Please repeat all of the lines that follow, exactly as written.

────────

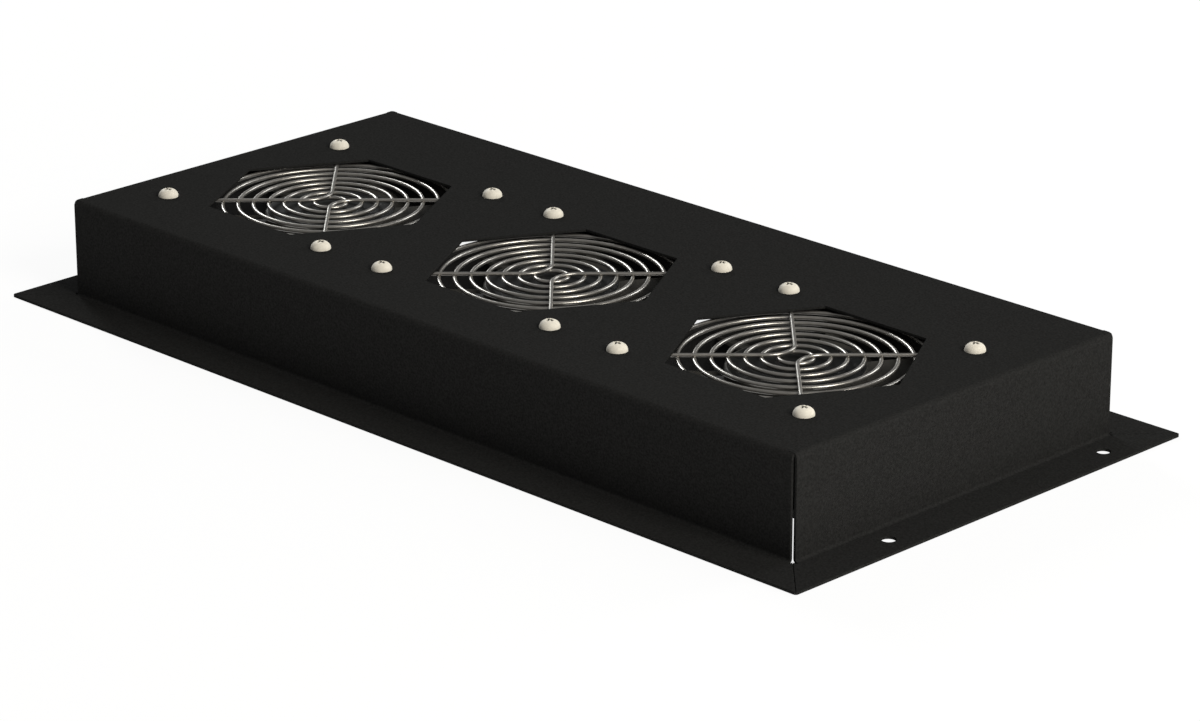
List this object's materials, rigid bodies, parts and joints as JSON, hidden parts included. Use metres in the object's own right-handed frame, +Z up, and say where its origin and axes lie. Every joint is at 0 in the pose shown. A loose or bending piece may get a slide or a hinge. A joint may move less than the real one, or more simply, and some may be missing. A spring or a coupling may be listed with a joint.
{
  "type": "rack roof fan tray",
  "caption": "Black folded steel roof tray for a rack, with hexagonal vents over a row of axial fans behind round wire finger guards.",
  "frame": {"origin": "centre of the mounting flange's underside", "axes": "+X along the tray's long side, +Y from the long side nearest the fans to the other, +Z up through the vents"},
  "size_m": [0.4906, 0.24, 0.051],
  "materials": {
    "powder_coat_black": "matt fine powder coat",
    "screw_metal": "pale zinc plate",
    "guard_wire": "bright plated",
    "cast_frame_black": "black painted casting",
    "black_plastic": "moulded, matt",
    "bright_steel": "ground",
    "drawn_steel": "drawn",
    "spring_steel": "blued spring steel",
    "lamination_steel": "stacked laminations",
    "copper_wire": "enamelled copper wire",
    "tab_tin": "tinned"
  },
  "bodies": {
    "tray": {"tray_hood": "powder_coat_black", "fan_screws": "screw_metal", "screw_nuts": "bright_steel", "finger_guard_1": "guard_wire", "fan_frame_1": "cast_frame_black", "lower_bearing_1": "bright_steel", "upper_bearing_1": "bright_steel", "stator_core_1": "lamination_steel", "stator_windings_1": "copper_wire", "terminal_block_1": "black_plastic", "terminal_tabs_1": "tab_tin", "finger_guard_2": "guard_wire", "fan_frame_2": "cast_frame_black", "lower_bearing_2": "bright_steel", "upper_bearing_2": "bright_steel", "stator_core_2": "lamination_steel", "stator_windings_2": "copper_wire", "terminal_block_2": "black_plastic", "terminal_tabs_2": "tab_tin", "finger_guard_3": "guard_wire", "fan_frame_3": "cast_frame_black", "lower_bearing_3": "bright_steel", "upper_bearing_3": "bright_steel", "stator_core_3": "lamination_steel", "stator_windings_3": "copper_wire", "terminal_block_3": "black_plastic", "terminal_tabs_3": "tab_tin"},
    "rotor_1": {"impeller_1": "black_plastic", "rotor_bell_1": "drawn_steel", "rotor_cage_1": "lamination_steel", "shaft_1": "bright_steel", "retaining_clip_1": "spring_steel", "spring_washer_1": "spring_steel"},
    "rotor_2": {"impeller_2": "black_plastic", "rotor_bell_2": "drawn_steel", "rotor_cage_2": "lamination_steel", "shaft_2": "bright_steel", "retaining_clip_2": "spring_steel", "spring_washer_2": "spring_steel"},
    "rotor_3": {"impeller_3": "black_plastic", "rotor_bell_3": "drawn_steel", "rotor_cage_3": "lamination_steel", "shaft_3": "bright_steel", "retaining_clip_3": "spring_steel", "spring_washer_3": "spring_steel"}
  },
  "joints": [
    {"name": "fan_spin_1", "type": "hinge", "parent": "tray", "child": "rotor_1", "pos_m": [-0.145, -0.012, 0.02], "axis": [0, 0, 1], "continuous": true},
    {"name": "fan_spin_2", "type": "hinge", "parent": "tray", "child": "rotor_2", "pos_m": [0, -0.012, 0.02], "axis": [0, 0, 1], "continuous": true},
    {"name": "fan_spin_3", "type": "hinge", "parent": "tray", "child": "rotor_3", "pos_m": [0.145, -0.012, 0.02], "axis": [0, 0, 1], "continuous": true}
  ]
}
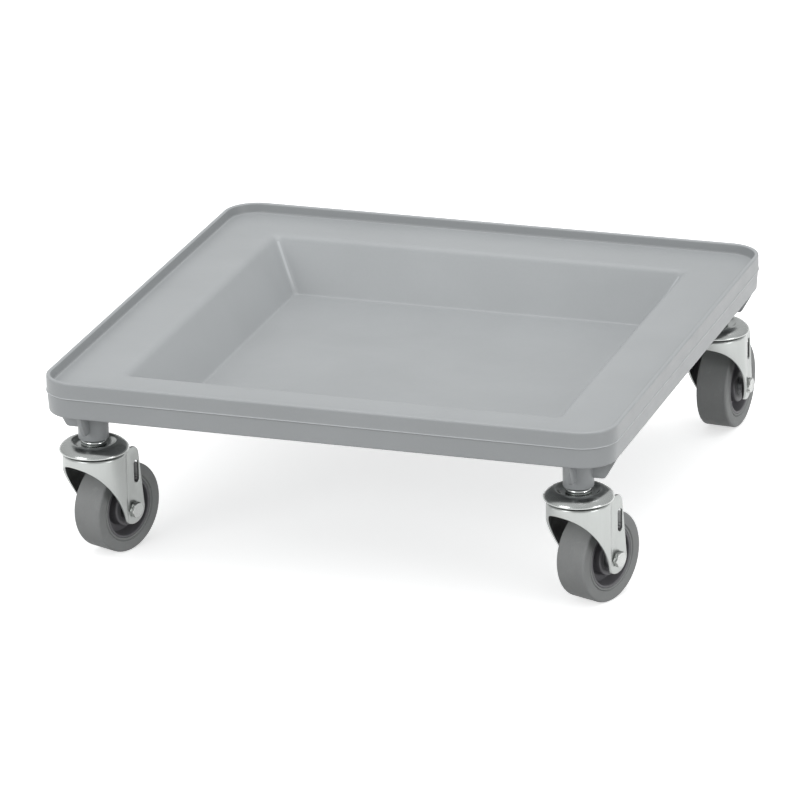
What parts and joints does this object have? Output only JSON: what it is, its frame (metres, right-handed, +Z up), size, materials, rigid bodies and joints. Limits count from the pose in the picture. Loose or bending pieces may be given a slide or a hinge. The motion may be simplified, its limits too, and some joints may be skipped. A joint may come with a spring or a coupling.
{
  "type": "rack dolly",
  "caption": "Square moulded tray dolly with a raised rim and sunken centre, rolling on swivel stem casters.",
  "frame": {"origin": "on the floor, at the middle of the whole footprint as stored; the tray's own centre is 15 mm towards -Y of it, because the back wheels trail out behind", "axes": "+Z up; -Y is the front, the side the casters trail away from; +X is to the right seen from the front"},
  "size_m": [0.544, 0.5755, 0.182],
  "materials": {
    "moulded": "light grey moulded plastic, satin",
    "zinc": "bright zinc plate, soft sheen",
    "polished": "polished plate",
    "bright_steel": "bright zinc plate",
    "steel": "plain steel",
    "tyre": "grey non-marking rubber",
    "core": "dark grey moulded core"
  },
  "bodies": {
    "tray": {"deck": "moulded", "insert_fl": "steel", "stem_fl": "polished", "cap_fl": "zinc", "race_fl": "steel", "insert_fr": "steel", "stem_fr": "polished", "cap_fr": "zinc", "race_fr": "steel", "insert_bl": "steel", "stem_bl": "polished", "cap_bl": "zinc", "race_bl": "steel", "insert_br": "steel", "stem_br": "polished", "cap_br": "zinc", "race_br": "steel"},
    "swivel_fl": {"fork_fl": "zinc", "balls_fl": "polished", "bolt_fl": "bright_steel", "nut_fl": "bright_steel", "spacer_fl": "steel"},
    "wheel_fl": {"tyre_fl": "tyre", "hub_fl": "core", "bearing_a_fl": "polished", "bearing_b_fl": "polished"},
    "swivel_fr": {"fork_fr": "zinc", "balls_fr": "polished", "bolt_fr": "bright_steel", "nut_fr": "bright_steel", "spacer_fr": "steel"},
    "wheel_fr": {"tyre_fr": "tyre", "hub_fr": "core", "bearing_a_fr": "polished", "bearing_b_fr": "polished"},
    "swivel_bl": {"fork_bl": "zinc", "balls_bl": "polished", "bolt_bl": "bright_steel", "nut_bl": "bright_steel", "spacer_bl": "steel"},
    "wheel_bl": {"tyre_bl": "tyre", "hub_bl": "core", "bearing_a_bl": "polished", "bearing_b_bl": "polished"},
    "swivel_br": {"fork_br": "zinc", "balls_br": "polished", "bolt_br": "bright_steel", "nut_br": "bright_steel", "spacer_br": "steel"},
    "wheel_br": {"tyre_br": "tyre", "hub_br": "core", "bearing_a_br": "polished", "bearing_b_br": "polished"}
  },
  "joints": [
    {"name": "swivel_fl", "type": "hinge", "parent": "tray", "child": "swivel_fl", "pos_m": [-0.232, -0.247, 0.104], "axis": [0, 0, 1], "continuous": true},
    {"name": "spin_fl", "type": "hinge", "parent": "swivel_fl", "child": "wheel_fl", "pos_m": [-0.22174, -0.22095, 0.0425], "axis": [0.9304, -0.3665, 0], "continuous": true},
    {"name": "swivel_fr", "type": "hinge", "parent": "tray", "child": "swivel_fr", "pos_m": [0.232, -0.247, 0.104], "axis": [0, 0, 1], "continuous": true},
    {"name": "spin_fr", "type": "hinge", "parent": "swivel_fr", "child": "wheel_fr", "pos_m": [0.24203, -0.22086, 0.0425], "axis": [0.9336, -0.3584, 0], "continuous": true},
    {"name": "swivel_bl", "type": "hinge", "parent": "tray", "child": "swivel_bl", "pos_m": [-0.232, 0.217, 0.104], "axis": [0, 0, 1], "continuous": true},
    {"name": "spin_bl", "type": "hinge", "parent": "swivel_bl", "child": "wheel_bl", "pos_m": [-0.22428, 0.24392, 0.0425], "axis": [0.9613, -0.2756, 0], "continuous": true},
    {"name": "swivel_br", "type": "hinge", "parent": "tray", "child": "swivel_br", "pos_m": [0.232, 0.217, 0.104], "axis": [0, 0, 1], "continuous": true},
    {"name": "spin_br", "type": "hinge", "parent": "swivel_br", "child": "wheel_br", "pos_m": [0.23444, 0.24489, 0.0425], "axis": [0.9962, -0.0872, 0], "continuous": true}
  ]
}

────────

§ REPLY TO THE EXERCISE:
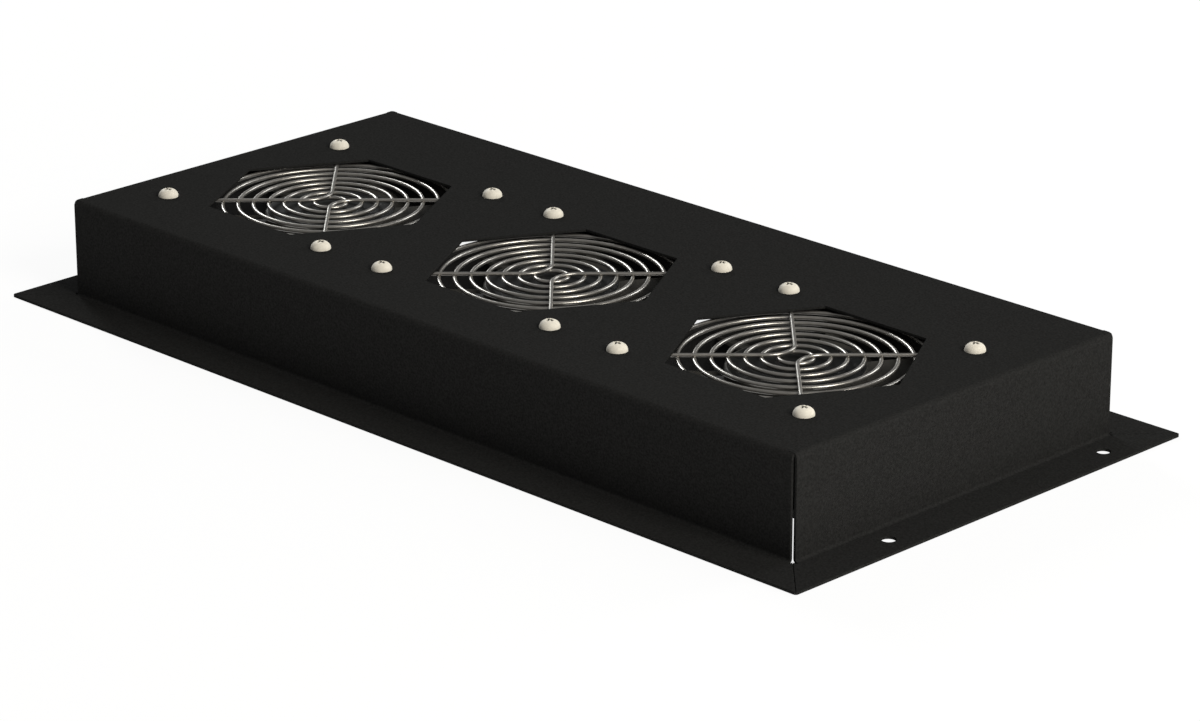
List this object's materials, rigid bodies, parts and joints as JSON, hidden parts included. Use metres in the object's own right-handed frame, +Z up, and say where its origin and axes lie. Every joint is at 0 in the pose shown. A loose or bending piece may get a slide or a hinge. A joint may move less than the real one, or more simply, and some may be missing. A spring or a coupling may be listed with a joint.
{
  "type": "rack roof fan tray",
  "caption": "Black folded steel roof tray for a rack, with hexagonal vents over a row of axial fans behind round wire finger guards.",
  "frame": {"origin": "centre of the mounting flange's underside", "axes": "+X along the tray's long side, +Y from the long side nearest the fans to the other, +Z up through the vents"},
  "size_m": [0.4906, 0.24, 0.051],
  "materials": {
    "powder_coat_black": "matt fine powder coat",
    "screw_metal": "pale zinc plate",
    "guard_wire": "bright plated",
    "cast_frame_black": "black painted casting",
    "black_plastic": "moulded, matt",
    "bright_steel": "ground",
    "drawn_steel": "drawn",
    "spring_steel": "blued spring steel",
    "lamination_steel": "stacked laminations",
    "copper_wire": "enamelled copper wire",
    "tab_tin": "tinned"
  },
  "bodies": {
    "tray": {"tray_hood": "powder_coat_black", "fan_screws": "screw_metal", "screw_nuts": "bright_steel", "finger_guard_1": "guard_wire", "fan_frame_1": "cast_frame_black", "lower_bearing_1": "bright_steel", "upper_bearing_1": "bright_steel", "stator_core_1": "lamination_steel", "stator_windings_1": "copper_wire", "terminal_block_1": "black_plastic", "terminal_tabs_1": "tab_tin", "finger_guard_2": "guard_wire", "fan_frame_2": "cast_frame_black", "lower_bearing_2": "bright_steel", "upper_bearing_2": "bright_steel", "stator_core_2": "lamination_steel", "stator_windings_2": "copper_wire", "terminal_block_2": "black_plastic", "terminal_tabs_2": "tab_tin", "finger_guard_3": "guard_wire", "fan_frame_3": "cast_frame_black", "lower_bearing_3": "bright_steel", "upper_bearing_3": "bright_steel", "stator_core_3": "lamination_steel", "stator_windings_3": "copper_wire", "terminal_block_3": "black_plastic", "terminal_tabs_3": "tab_tin"},
    "rotor_1": {"impeller_1": "black_plastic", "rotor_bell_1": "drawn_steel", "rotor_cage_1": "lamination_steel", "shaft_1": "bright_steel", "retaining_clip_1": "spring_steel", "spring_washer_1": "spring_steel"},
    "rotor_2": {"impeller_2": "black_plastic", "rotor_bell_2": "drawn_steel", "rotor_cage_2": "lamination_steel", "shaft_2": "bright_steel", "retaining_clip_2": "spring_steel", "spring_washer_2": "spring_steel"},
    "rotor_3": {"impeller_3": "black_plastic", "rotor_bell_3": "drawn_steel", "rotor_cage_3": "lamination_steel", "shaft_3": "bright_steel", "retaining_clip_3": "spring_steel", "spring_washer_3": "spring_steel"}
  },
  "joints": [
    {"name": "fan_spin_1", "type": "hinge", "parent": "tray", "child": "rotor_1", "pos_m": [-0.145, -0.012, 0.02], "axis": [0, 0, 1], "continuous": true},
    {"name": "fan_spin_2", "type": "hinge", "parent": "tray", "child": "rotor_2", "pos_m": [0, -0.012, 0.02], "axis": [0, 0, 1], "continuous": true},
    {"name": "fan_spin_3", "type": "hinge", "parent": "tray", "child": "rotor_3", "pos_m": [0.145, -0.012, 0.02], "axis": [0, 0, 1], "continuous": true}
  ]
}
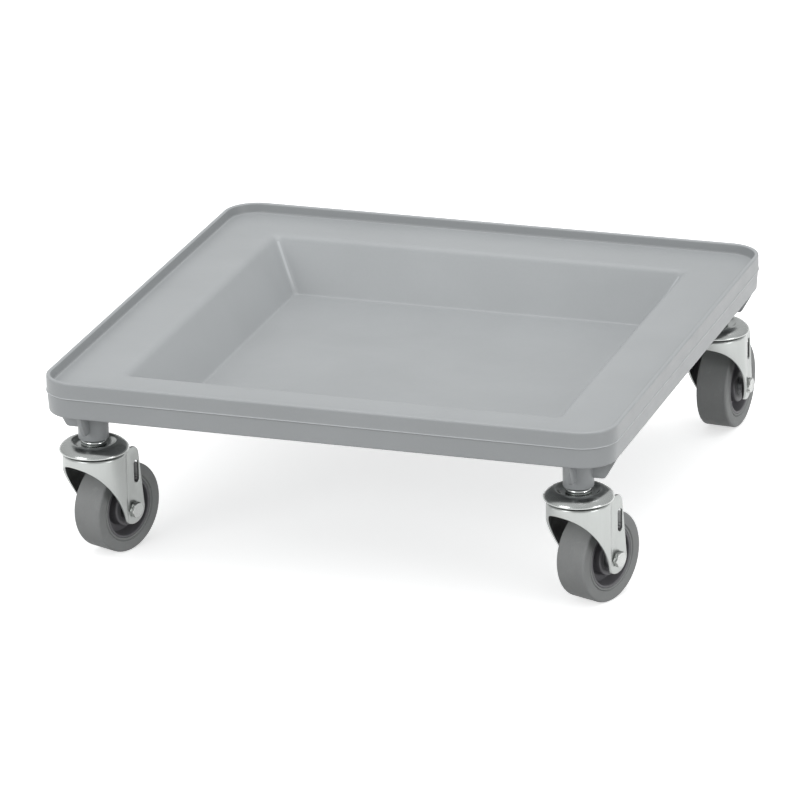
What parts and joints does this object have? Output only JSON: what it is, its frame (metres, right-handed, +Z up), size, materials, rigid bodies and joints. Limits count from the pose in the picture. Loose or bending pieces may be given a slide or a hinge. The motion may be simplified, its limits too, and some joints may be skipped. A joint may come with a spring or a coupling.
{
  "type": "rack dolly",
  "caption": "Square moulded tray dolly with a raised rim and sunken centre, rolling on swivel stem casters.",
  "frame": {"origin": "on the floor, at the middle of the whole footprint as stored; the tray's own centre is 15 mm towards -Y of it, because the back wheels trail out behind", "axes": "+Z up; -Y is the front, the side the casters trail away from; +X is to the right seen from the front"},
  "size_m": [0.544, 0.5755, 0.182],
  "materials": {
    "moulded": "light grey moulded plastic, satin",
    "zinc": "bright zinc plate, soft sheen",
    "polished": "polished plate",
    "bright_steel": "bright zinc plate",
    "steel": "plain steel",
    "tyre": "grey non-marking rubber",
    "core": "dark grey moulded core"
  },
  "bodies": {
    "tray": {"deck": "moulded", "insert_fl": "steel", "stem_fl": "polished", "cap_fl": "zinc", "race_fl": "steel", "insert_fr": "steel", "stem_fr": "polished", "cap_fr": "zinc", "race_fr": "steel", "insert_bl": "steel", "stem_bl": "polished", "cap_bl": "zinc", "race_bl": "steel", "insert_br": "steel", "stem_br": "polished", "cap_br": "zinc", "race_br": "steel"},
    "swivel_fl": {"fork_fl": "zinc", "balls_fl": "polished", "bolt_fl": "bright_steel", "nut_fl": "bright_steel", "spacer_fl": "steel"},
    "wheel_fl": {"tyre_fl": "tyre", "hub_fl": "core", "bearing_a_fl": "polished", "bearing_b_fl": "polished"},
    "swivel_fr": {"fork_fr": "zinc", "balls_fr": "polished", "bolt_fr": "bright_steel", "nut_fr": "bright_steel", "spacer_fr": "steel"},
    "wheel_fr": {"tyre_fr": "tyre", "hub_fr": "core", "bearing_a_fr": "polished", "bearing_b_fr": "polished"},
    "swivel_bl": {"fork_bl": "zinc", "balls_bl": "polished", "bolt_bl": "bright_steel", "nut_bl": "bright_steel", "spacer_bl": "steel"},
    "wheel_bl": {"tyre_bl": "tyre", "hub_bl": "core", "bearing_a_bl": "polished", "bearing_b_bl": "polished"},
    "swivel_br": {"fork_br": "zinc", "balls_br": "polished", "bolt_br": "bright_steel", "nut_br": "bright_steel", "spacer_br": "steel"},
    "wheel_br": {"tyre_br": "tyre", "hub_br": "core", "bearing_a_br": "polished", "bearing_b_br": "polished"}
  },
  "joints": [
    {"name": "swivel_fl", "type": "hinge", "parent": "tray", "child": "swivel_fl", "pos_m": [-0.232, -0.247, 0.104], "axis": [0, 0, 1], "continuous": true},
    {"name": "spin_fl", "type": "hinge", "parent": "swivel_fl", "child": "wheel_fl", "pos_m": [-0.22174, -0.22095, 0.0425], "axis": [0.9304, -0.3665, 0], "continuous": true},
    {"name": "swivel_fr", "type": "hinge", "parent": "tray", "child": "swivel_fr", "pos_m": [0.232, -0.247, 0.104], "axis": [0, 0, 1], "continuous": true},
    {"name": "spin_fr", "type": "hinge", "parent": "swivel_fr", "child": "wheel_fr", "pos_m": [0.24203, -0.22086, 0.0425], "axis": [0.9336, -0.3584, 0], "continuous": true},
    {"name": "swivel_bl", "type": "hinge", "parent": "tray", "child": "swivel_bl", "pos_m": [-0.232, 0.217, 0.104], "axis": [0, 0, 1], "continuous": true},
    {"name": "spin_bl", "type": "hinge", "parent": "swivel_bl", "child": "wheel_bl", "pos_m": [-0.22428, 0.24392, 0.0425], "axis": [0.9613, -0.2756, 0], "continuous": true},
    {"name": "swivel_br", "type": "hinge", "parent": "tray", "child": "swivel_br", "pos_m": [0.232, 0.217, 0.104], "axis": [0, 0, 1], "continuous": true},
    {"name": "spin_br", "type": "hinge", "parent": "swivel_br", "child": "wheel_br", "pos_m": [0.23444, 0.24489, 0.0425], "axis": [0.9962, -0.0872, 0], "continuous": true}
  ]
}